- _RECORDS TO PROCESS_:
>>>

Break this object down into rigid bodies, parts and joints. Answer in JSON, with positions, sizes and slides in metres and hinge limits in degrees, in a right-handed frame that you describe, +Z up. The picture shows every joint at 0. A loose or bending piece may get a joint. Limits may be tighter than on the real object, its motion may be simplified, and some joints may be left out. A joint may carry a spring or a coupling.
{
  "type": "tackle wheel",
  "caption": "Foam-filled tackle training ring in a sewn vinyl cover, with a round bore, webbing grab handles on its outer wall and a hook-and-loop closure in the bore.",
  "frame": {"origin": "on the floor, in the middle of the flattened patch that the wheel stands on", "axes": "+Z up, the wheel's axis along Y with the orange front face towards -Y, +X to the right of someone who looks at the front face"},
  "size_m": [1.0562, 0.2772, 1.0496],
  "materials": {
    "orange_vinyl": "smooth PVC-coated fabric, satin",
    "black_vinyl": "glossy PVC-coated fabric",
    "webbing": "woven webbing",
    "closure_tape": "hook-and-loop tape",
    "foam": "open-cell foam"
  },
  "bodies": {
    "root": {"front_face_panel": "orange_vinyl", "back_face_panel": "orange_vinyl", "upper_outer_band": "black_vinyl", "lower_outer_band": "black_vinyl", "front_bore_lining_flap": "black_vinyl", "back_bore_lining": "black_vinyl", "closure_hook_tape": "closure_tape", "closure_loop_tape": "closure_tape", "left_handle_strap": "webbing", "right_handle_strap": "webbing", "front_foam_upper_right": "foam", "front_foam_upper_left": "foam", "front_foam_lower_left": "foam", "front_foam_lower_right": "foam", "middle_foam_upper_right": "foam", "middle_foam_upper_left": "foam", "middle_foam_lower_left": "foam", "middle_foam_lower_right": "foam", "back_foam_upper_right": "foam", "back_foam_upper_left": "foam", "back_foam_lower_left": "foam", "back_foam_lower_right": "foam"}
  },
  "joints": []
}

<<<
>>>

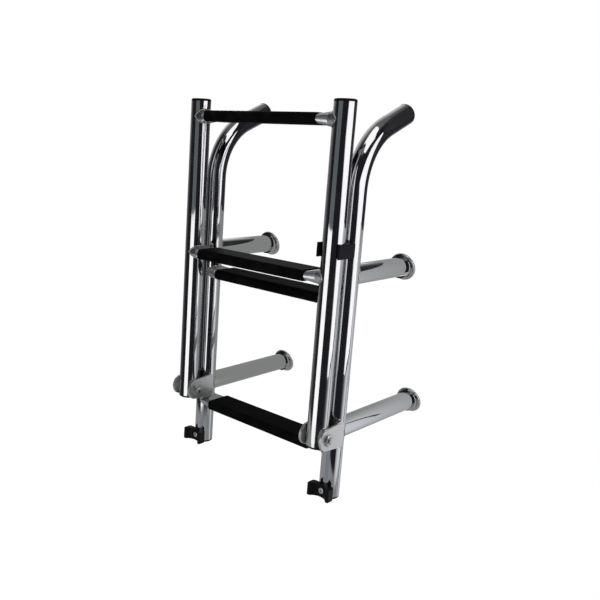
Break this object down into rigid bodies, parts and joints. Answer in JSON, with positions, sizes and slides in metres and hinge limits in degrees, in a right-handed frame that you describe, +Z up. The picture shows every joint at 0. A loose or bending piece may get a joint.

<<<
>>>

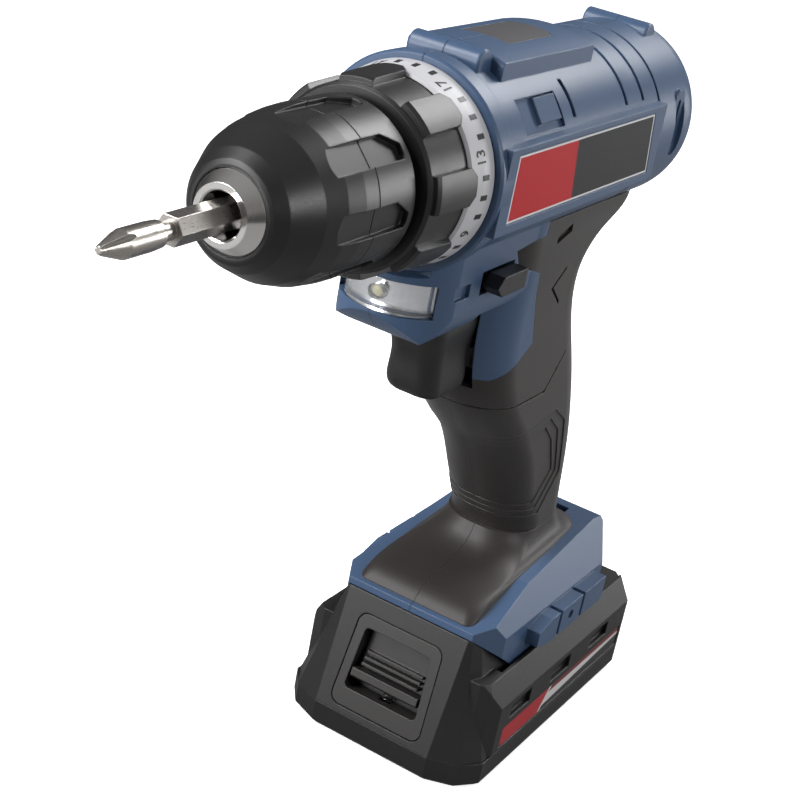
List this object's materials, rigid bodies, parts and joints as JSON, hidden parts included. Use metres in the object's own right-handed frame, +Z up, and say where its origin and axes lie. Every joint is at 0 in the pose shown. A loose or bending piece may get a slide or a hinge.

<<<

Identify and extract each line of the listing that contains "materials".

  "materials": {
List this object's materials, rigid bodies, parts and joints as JSON, hidden parts included. Use metres in the object's own right-handed frame, +Z up, and say where its origin and axes lie. Every joint is at 0 in the pose shown. A loose or bending piece may get a slide or a hinge.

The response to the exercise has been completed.